Синдром Раскольникова

Алена Шатравка
Я - самый обычный и в то же время самый необычный убийца в мире. Меня зовут Родион Романович Раскольников.

Не пугайтесь, я не ожившее дитя Достоевского, просто мама очень любит этого писателя и в частности "Преступление и наказание". Она хотела (и даже сейчас, наивная, хочет!), чтобы я пошёл по стопам главного героя. Конечно же, она имела в виду юриспруденцию, но я сделал вид, что не понял её, и стал тем, кем являюсь по сей день, то есть наёмным убийцей.

Меня никогда не пугала эта профессия. Знаете, мне кажется, что киллер похож на шахматиста. Он продумывает множество разнообразных ходов, некоторые из которых ведут к тупику, а некоторые – к шаху, а впоследствии и к мату. Всё правильно – король умер. Моя задача – сделать так, чтобы король умер быстро и безболезненно. Например, пустить ему пулю в спину, попав точно в сердце. Поверьте моему опыту, вы погибаете быстрее, чем успеваете сообразить, в чём дело. К тому же вы не видите пистолета. У вас просто нет времени и возможности испугаться. Да, неожиданность – блестящая вещь.

Вы спрашиваете, кто стал моей первой жертвой? Мой отчим. Причём мне даже не пришлось тогда в него стрелять. Едва увидев мою «ласточку», он тихо опустился на землю, став жертвой мгновенного разрыва сердца. До сих пор с тихим умилением вспоминаю тот случай.

Где-то через год пошли мелкие разборки между местными авторитетами. Звали, причём с обеих сторон, просили, платили. Делал. На этом я сколотил себе небольшой капитальчик. За 2 месяца – 20000 у. е.

Половину я отдавал матери, как примерный сын. Как примерная мать, она знала обо всём, но молча брала. Даже благодарила иногда. Недавно я купил ей маленький уютный домик, который уже является её собственностью. Согласитесь, после барака, в котором она жила без малого тридцать один год, иметь собственный дом довольно-таки неплохо.

В душе она люто ненавидит меня за то, что я делаю. Я её понимаю. Она не столько жалеет людей, которые погибают от точного прицела и вовремя нажатого курка, сколько боится, что скоро сама станет моей жертвой.

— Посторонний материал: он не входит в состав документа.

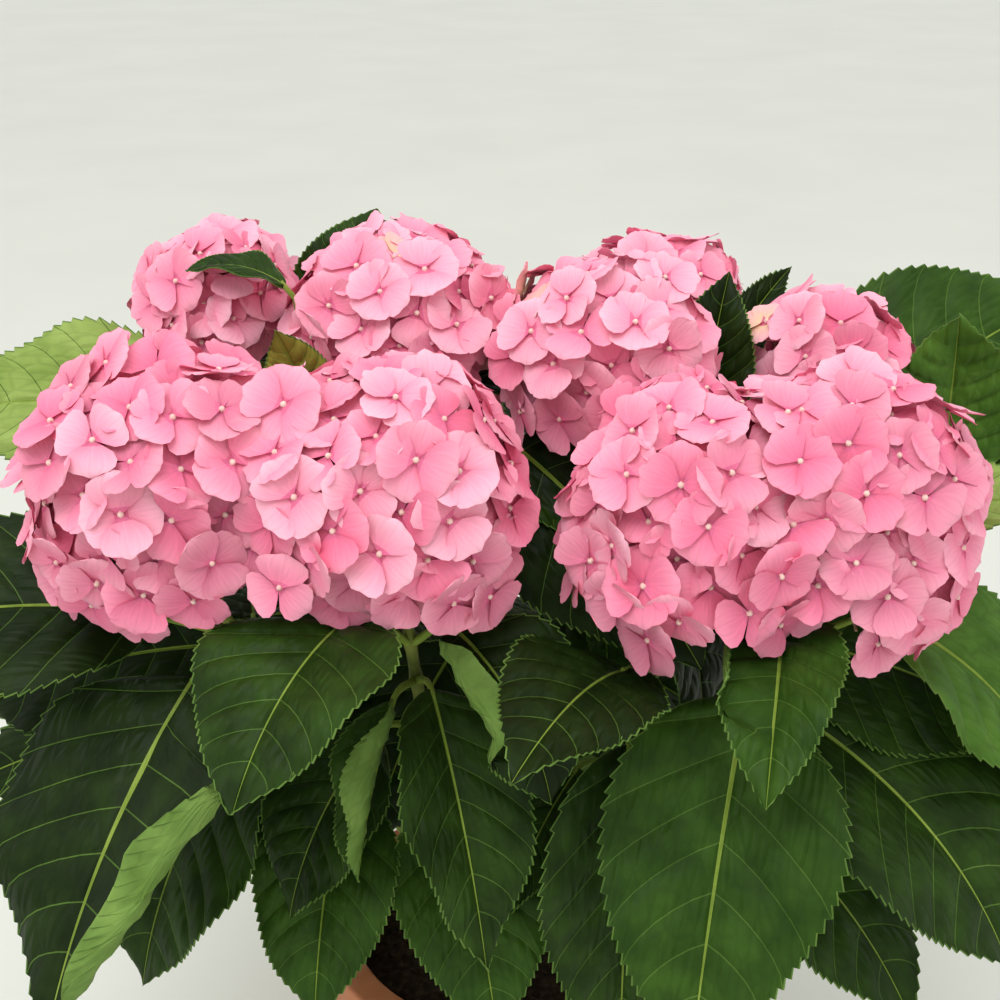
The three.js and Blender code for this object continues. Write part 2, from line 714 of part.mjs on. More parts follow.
// Canes grow from the woody base, each cut to its face and to the canes before it
let limbsSoFar = woodyBase(GAP);
for (const cane of CANES) {
  const curve = caneCurve(cane);
  const solid = limb(curve, 0, 1, CANE_FOOT_RADIUS, CANE_TIP_RADIUS, 3);
  keep(wholeBody(solid.subtract(limbsSoFar)), `cane_${cane.name}`, SURFACES.bark);
  limbsSoFar = limbsSoFar.add(limbRoom(curve, 1, CANE_FOOT_RADIUS, CANE_TIP_RADIUS, 3));
}

// Boughs grow from the canes, the first of each cane from its tip and the others from its side
const curves = new Map();
for (const shoot of SHOOTS) {
  const cane = CANES.find((each) => each.name === shoot.cane);
  const order = SHOOTS.filter((each) => each.cane === shoot.cane).indexOf(shoot);
  const curve = shootCurve(shoot, cane, order);
  curves.set(shoot.name, curve);
  const solid = limb(curve, 0, BOUGH_END, BOUGH_FOOT_RADIUS, BOUGH_END_RADIUS, 2);
  keep(wholeBody(solid.subtract(limbsSoFar)), `bough_${shoot.name}`, SURFACES.stem);
  limbsSoFar = limbsSoFar.add(limbRoom(curve, BOUGH_END, BOUGH_FOOT_RADIUS, BOUGH_END_RADIUS, 2));
}

// What the leaves are kept clear of: pot, compost, limbs, stems, stalks and the blooms' cores
const obstacles = placed.map((solid) => ({ solid, shoot: '' }));
const stems = new Map();
const stalks = new Map();
for (const shoot of SHOOTS) {
  const curve = curves.get(shoot.name);
  const foot = further(curve, BOUGH_END, GAP);
  const neck = further(curve, STALK_START, GAP);
  const stem = limb(curve, foot, STALK_START, BOUGH_END_RADIUS, STEM_TOP_RADIUS, 4);
  const stalk = limb(curve, neck, 1, STEM_TOP_RADIUS, STEM_TOP_RADIUS, 1);
  stems.set(shoot.name, stem);
  stalks.set(shoot.name, stalk);
  obstacles.push({ solid: stem, shoot: shoot.name });
  obstacles.push({ solid: stalk, shoot: shoot.name });
  obstacles.push({ solid: coreSolid(shoot), shoot: '' });
}

// The leaves with notes are placed first, then the others, shoot by shoot
const masses = new Map(stems);
const allLeaves = SHOOTS.flatMap((shoot, index) => (
  shootLeaves(shoot, curves.get(shoot.name), SEED_STEP * (index + 1))
));
for (const noted of [true, false]) {
  for (const leaf of allLeaves.filter((each) => each.noted === noted)) {
    const fitted = fitLeaf(leaf, obstacles);
    if (fitted === null) {
      continue;
    }
    const solid = leafSolid(fitted);
    obstacles.push({ solid, shoot: leaf.shoot });
    masses.set(leaf.shoot, masses.get(leaf.shoot).add(solid));
  }
}
for (const shoot of SHOOTS) {
  keep(wholeBody(masses.get(shoot.name)), `leaves_${shoot.name}`, SURFACES.leaf);
}

SHOOTS.forEach((shoot, index) => {
  let bloom = stalks.get(shoot.name).add(coreSolid(shoot));
  const others = [...placed];
  const seed = SEED_STEP * (index + FLORET_SEED_START);
  for (const { place, outward, spin } of floretPlaces(shoot, seed)) {
    const floret = floretSolid(place, outward, spin);
    if (isClear(floret, others)) {
      bloom = bloom.add(floret);
    }
  }
  const solid = wholeBody(partBlooms(bloom, shoot)).simplify(BLOOM_STEP);
  keep(solid, `bloom_${shoot.name}`, SURFACES.petal);
});

export default shrub;
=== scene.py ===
import json
import math

import bpy
import numpy as np
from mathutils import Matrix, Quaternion, Vector, noise
from mathutils.bvhtree import BVHTree

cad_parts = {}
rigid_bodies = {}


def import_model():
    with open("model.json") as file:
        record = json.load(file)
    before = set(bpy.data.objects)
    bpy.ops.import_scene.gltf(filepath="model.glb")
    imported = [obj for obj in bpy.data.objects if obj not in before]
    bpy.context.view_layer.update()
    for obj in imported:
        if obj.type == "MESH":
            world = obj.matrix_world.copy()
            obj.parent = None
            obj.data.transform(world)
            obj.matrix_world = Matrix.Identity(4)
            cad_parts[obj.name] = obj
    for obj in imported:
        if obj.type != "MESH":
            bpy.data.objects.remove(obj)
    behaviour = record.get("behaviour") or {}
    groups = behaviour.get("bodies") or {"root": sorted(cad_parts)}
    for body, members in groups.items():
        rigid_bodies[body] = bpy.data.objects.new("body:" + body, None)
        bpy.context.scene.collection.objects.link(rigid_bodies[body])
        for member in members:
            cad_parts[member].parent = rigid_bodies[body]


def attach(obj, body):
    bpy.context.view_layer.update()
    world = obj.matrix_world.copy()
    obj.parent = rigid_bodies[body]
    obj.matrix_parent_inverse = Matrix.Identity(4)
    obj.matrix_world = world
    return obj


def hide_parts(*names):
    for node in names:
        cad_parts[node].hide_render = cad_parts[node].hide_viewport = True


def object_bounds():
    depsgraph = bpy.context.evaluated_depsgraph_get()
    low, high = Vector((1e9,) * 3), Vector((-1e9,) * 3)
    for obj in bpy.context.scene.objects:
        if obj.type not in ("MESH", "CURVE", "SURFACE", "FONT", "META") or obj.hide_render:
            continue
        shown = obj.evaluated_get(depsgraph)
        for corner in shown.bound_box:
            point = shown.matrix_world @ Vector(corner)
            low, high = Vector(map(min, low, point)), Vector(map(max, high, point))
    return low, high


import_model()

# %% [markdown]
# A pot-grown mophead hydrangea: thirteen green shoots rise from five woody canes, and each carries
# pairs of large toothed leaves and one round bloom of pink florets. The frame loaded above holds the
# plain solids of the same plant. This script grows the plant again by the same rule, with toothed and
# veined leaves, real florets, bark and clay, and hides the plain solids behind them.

# The rule works in millimetres, and the meshes are made in metres
MM, METRE_MM = 0.001, 1000
low_before, high_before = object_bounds()
size = [round(high - low, 3) for low, high in zip(low_before, high_before)]
print("the frame's box is", size, "metres")

# %% [markdown]
# The photograph looks down on the blooms from close by. A camera could be turned to follow a target, but
# its place and tilt are known: it stands 0.72 m in front of the plant's middle and looks down by 25
# degrees, and a lens of 51 mm gives the same perspective. The Standard view transform shows colours as
# they are given.

# %% Camera
CAMERA_PLACE, CAMERA_DOWN_DEGREES, LENS_MM, SENSOR_MM = (0, -0.72, 0.80), 25, 51.2, 36
scene = bpy.context.scene
camera = bpy.data.objects.new("camera", bpy.data.cameras.new("camera"))
camera.location = CAMERA_PLACE
camera.rotation_euler = (math.radians(90 - CAMERA_DOWN_DEGREES), 0, 0)
camera.data.lens, camera.data.sensor_width = LENS_MM, SENSOR_MM
camera.data.dof.use_dof = False
scene.collection.objects.link(camera)
scene.camera = camera
scene.view_settings.view_transform = "Standard"
scene.cycles.use_denoising = True
print("camera at", CAMERA_PLACE, "with a lens of", LENS_MM, "mm")

# %% [markdown]
# Colours are written as sRGB hex codes, as a paint program shows them, but shaders read linear values.
# And every material and tree below is a web of nodes. Two small helpers do both jobs, so that the cells
# after this one say only what is in each material.

# %% Colours and nodes

def linear(code):
    """An sRGB hex colour as the linear values that a shader reads, by the numbers of that standard."""
    channels = [int(code[i:i + 2], 16) / 255 for i in (1, 3, 5)]
    return [c / 12.92 if c <= 0.04045 else ((c + 0.055) / 1.055) ** 2.4 for c in channels] + [1.0]


def add_node(tree, kind, settings=None, values=None, links=None):
    """Adds a node: settings are its properties, values its inputs, and links what feeds its inputs."""
    node = tree.nodes.new(kind)
    for name, value in (settings or {}).items():
        setattr(node, name, value)
    for key, value in (values or {}).items():
        node.inputs[key].default_value = value
    for key, source in (links or {}).items():
        tree.links.new(source, node.inputs[key])
    return node


print("a leaf green of #2f4b15 is", [round(c, 3) for c in linear("#2f4b15")[:3]], "in linear values")

# %% [markdown]
# The photograph's light is even and soft. It could come from a picture of a room, but a plain pale world
# with one broad lamp above and in front gives the same soft shadows, and is the same from every side.

# %% Light
LAMP_PLACE, LAMP_TARGET, LAMP_SIZE, LAMP_WATTS = (-0.4, -0.9, 2.3), (0, 0, 0.5), 1.3, 24
WORLD_STRENGTH = 1.08
world = bpy.data.worlds.new("studio")
scene.world = world
world.use_nodes = True
background = world.node_tree.nodes["Background"]
background.inputs["Color"].default_value = linear("#f4f5f1")
background.inputs["Strength"].default_value = WORLD_STRENGTH
lamp = bpy.data.objects.new("lamp above", bpy.data.lights.new("lamp above", "AREA"))
lamp.data.size, lamp.data.energy = LAMP_SIZE, LAMP_WATTS
lamp.location = LAMP_PLACE
lamp.rotation_euler = (Vector(LAMP_TARGET) - Vector(LAMP_PLACE)).to_track_quat("-Z", "Y").to_euler()
scene.collection.objects.link(lamp)
print("one lamp of", LAMP_WATTS, "watts,", LAMP_SIZE, "metres wide")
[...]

Что ж, возможно.

Мне часто говорят: у каждого человека есть свои странности и свои особые приметы. Я не исключение. У меня на куртке нашито три капюшона.

И надеваю я первый капюшон, и иду я на место будущего убийства. Надеваю, чтобы никто не заметил меня раньше времени. К чему мне это?  Пока…..

И надеваю я второй капюшон, чтобы не назвали меня убийцей, чтобы за маской искусного мага не разоблачили шарлатана, за маской гения – обывателя с примитивнейшей философией, за маской учителя – ученика, за маской счастья – омерзение и опустошённость, чтобы не разорвали меня на куски, чтобы не упились моей кровью, как я упиваюсь кровью других. Не хочу. Пока…..

И надеваю я третий капюшон, чтобы наконец назвали меня убийцей, чтобы показывали на меня пальцем, чтобы приговорили меня к высшей мере наказания, чтобы презирали, чтобы ненавидели искренне, всем сердцем, всей душой, чтобы плевали мне вслед, как ядовитой змее. И уже не хватает у меня терпения. И уже я срываю все свои маски, и показываю свою истинную сущность. Но меня никто не хочет ни слушать, ни слышать. И друзья, и враги в один голос ласково твердят мне: «Хватит притворяться, глупышка! Мы же знаем, что ты не такой!» Я в ужасе бегу от них, слепцов, движимых лишь основными инстинктами.

И: - у меня есть вторая примета, по которой вы узнаете меня из тысячи. На моём курке долгих тринадцать лет покоится простое серебряное кольцо.

Вы ещё не поняли, в чём моё проклятие? Тогда я иду к вам.